Spirit is looking to draw on additional financing to support its shutdown and liquidation, according to a filing submitted to the court overseeing the carrier’s federal bankruptcy case.
Spirit’s attorneys argued that it will need access to debtor-in-possession loans to conduct an orderly wind-down and eventually repay its creditors. The company plans to retain a small core of employees, perhaps around 150 people, to oversee shutdown-related tasks and the liquidation of Spirit assets, and they will have to be paid and provided with benefits, the filing states.
That contingent would be reduced to around 40 employees after three months as major goals are checked off.
The carrier is also asking the court to authorize its continued use of third-party contractors and an “incentive plan” for certain senior employees.
Failing to retain those workers would impose additional costs through the hiring of replacements, jeopardize institutional knowledge, and make it more difficult to obtain the highest possible sale value for company assets, Spirit’s attorneys wrote.
The alternative, they added, is a “freefall shutdown and fire sale liquidation” that could result in material damage to assets, the loss of asset value, and significant administrative expenses.
“While it is most assuredly not the outcome the debtors hoped for, the wind-down plan is the value maximizing option,” Spirit’s representatives said.
The filing also raises the possibility of hiring personnel to secure and safeguard company assets, including aircraft.
Spirit canceled all flights around 3 a.m. Saturday and laid off the majority of its workforce. The carrier had been in negotiations with the Trump administration for a $500 million cash infusion, but some of its creditors objected to terms that would have given the federal government an up to 90% stake in the salvaged company. Talks collapsed shortly afterward, and despite optimistic remarks from President Donald Trump, no rescue materialized Friday as Spirit executives laid the groundwork for a shutdown.

Officials said they plan to liquidate the company’s assets “over the next several months in an orderly and expeditious manner.”
The carrier is also seeking to terminate its obligations to workers’ 401(k) plans and healthcare plans.
Last Days
The filing also offers some insight into Spirit’s last week of operations.
At some point late last week, the U.S. government allegedly withdrew its offer of financial support, cutting off Spirit’s only potential lifeline. It became apparent as early as Thursday that there was no viable path forward for the company, the document states.
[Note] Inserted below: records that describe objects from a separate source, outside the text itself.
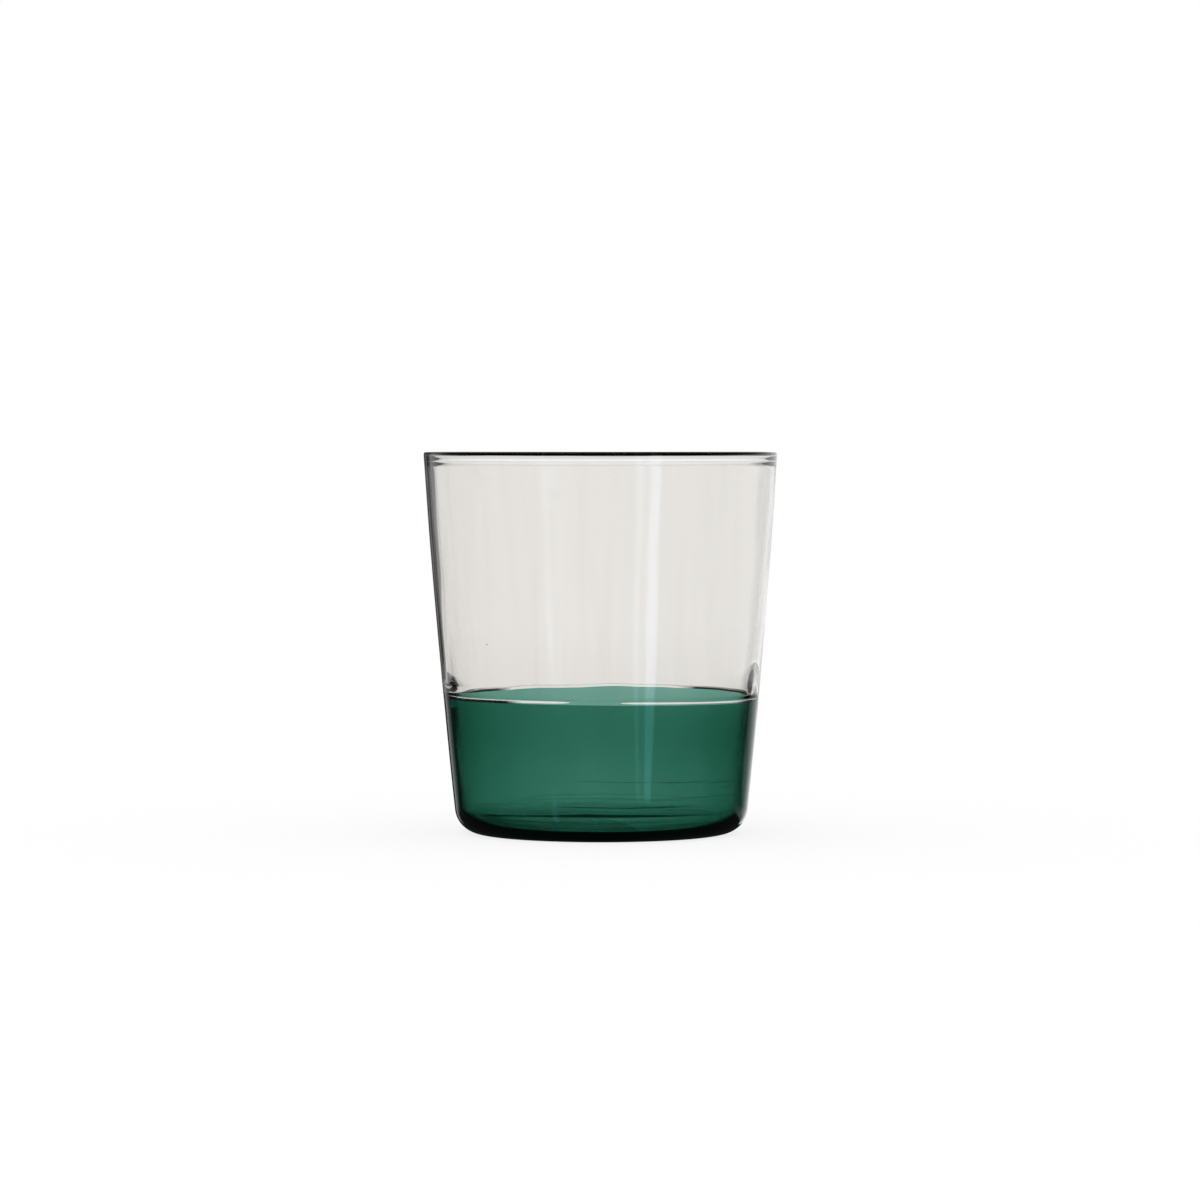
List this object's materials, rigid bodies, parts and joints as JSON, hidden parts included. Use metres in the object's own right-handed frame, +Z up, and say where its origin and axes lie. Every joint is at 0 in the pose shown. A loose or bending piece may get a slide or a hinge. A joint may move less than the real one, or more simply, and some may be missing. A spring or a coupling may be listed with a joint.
{
  "type": "drinking glass",
  "caption": "Flared thin-walled glass tumbler with a smoke-grey upper wall joined through a clear weld ring to a green lower cup with a flat base and rounded heel.",
  "frame": {"origin": "centre of the underside that the glass stands on", "axes": "+Z up along the axis of the glass, towards the rim; the glass is round, so X and Y are any two level directions"},
  "size_m": [0.088, 0.088, 0.095],
  "materials": {
    "green_glass": "smooth blown glass, transparent deep green",
    "clear_glass": "smooth blown glass, colourless",
    "smoke_glass": "smooth blown glass, pale smoke grey, fire-polished rim"
  },
  "bodies": {
    "root": {"green_lower_cup": "green_glass", "clear_weld_ring": "clear_glass", "smoke_upper_wall": "smoke_glass"}
  },
  "joints": []
}
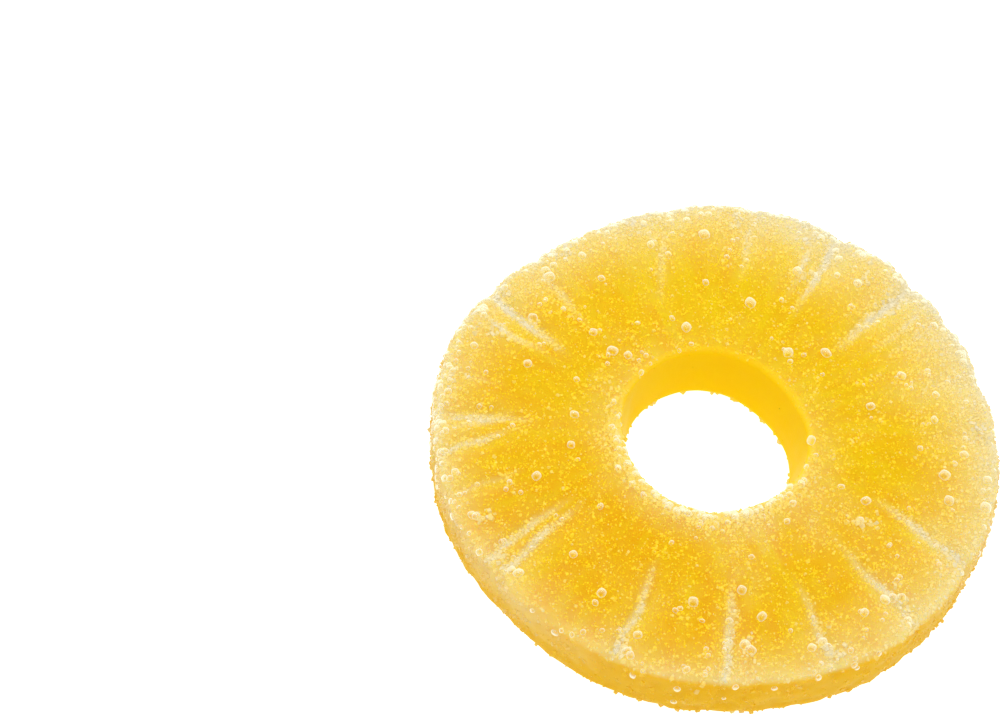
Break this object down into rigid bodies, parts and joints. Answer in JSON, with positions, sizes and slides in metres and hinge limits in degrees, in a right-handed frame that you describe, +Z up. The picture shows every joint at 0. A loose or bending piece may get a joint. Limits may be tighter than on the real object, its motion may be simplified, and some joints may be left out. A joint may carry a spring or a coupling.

Executives determined that early Saturday morning would be the safest time to announce the end of operations, since all aircraft would be on the ground.
The carrier also put to rest any debate about the ultimate cause of its collapse, stating that the recent surge in jet fuel prices made a recovery impossible. Between March 1 and April 30 alone, the airline’s incremental fuel cost was $100 million.
Reporting from The Wall Street Journal and CNN over the weekend suggested that the tentative Spirit bailout divided the Trump administration. Commerce Secretary Howard Lutnick is believed to have advocated strongly in favor of saving the airline, but other officials, including Transportation Secretary Sean Duffy, White House deputy chief of staff Stephen Miller, and National Economic Council Director Kevin Hassett, reportedly had reservations about propping up a long-troubled private-sector company.
The federal government has intervened to rescue airlines before, but only during times of national crisis, such as after 9/11 and during the height of the COVID-19 pandemic.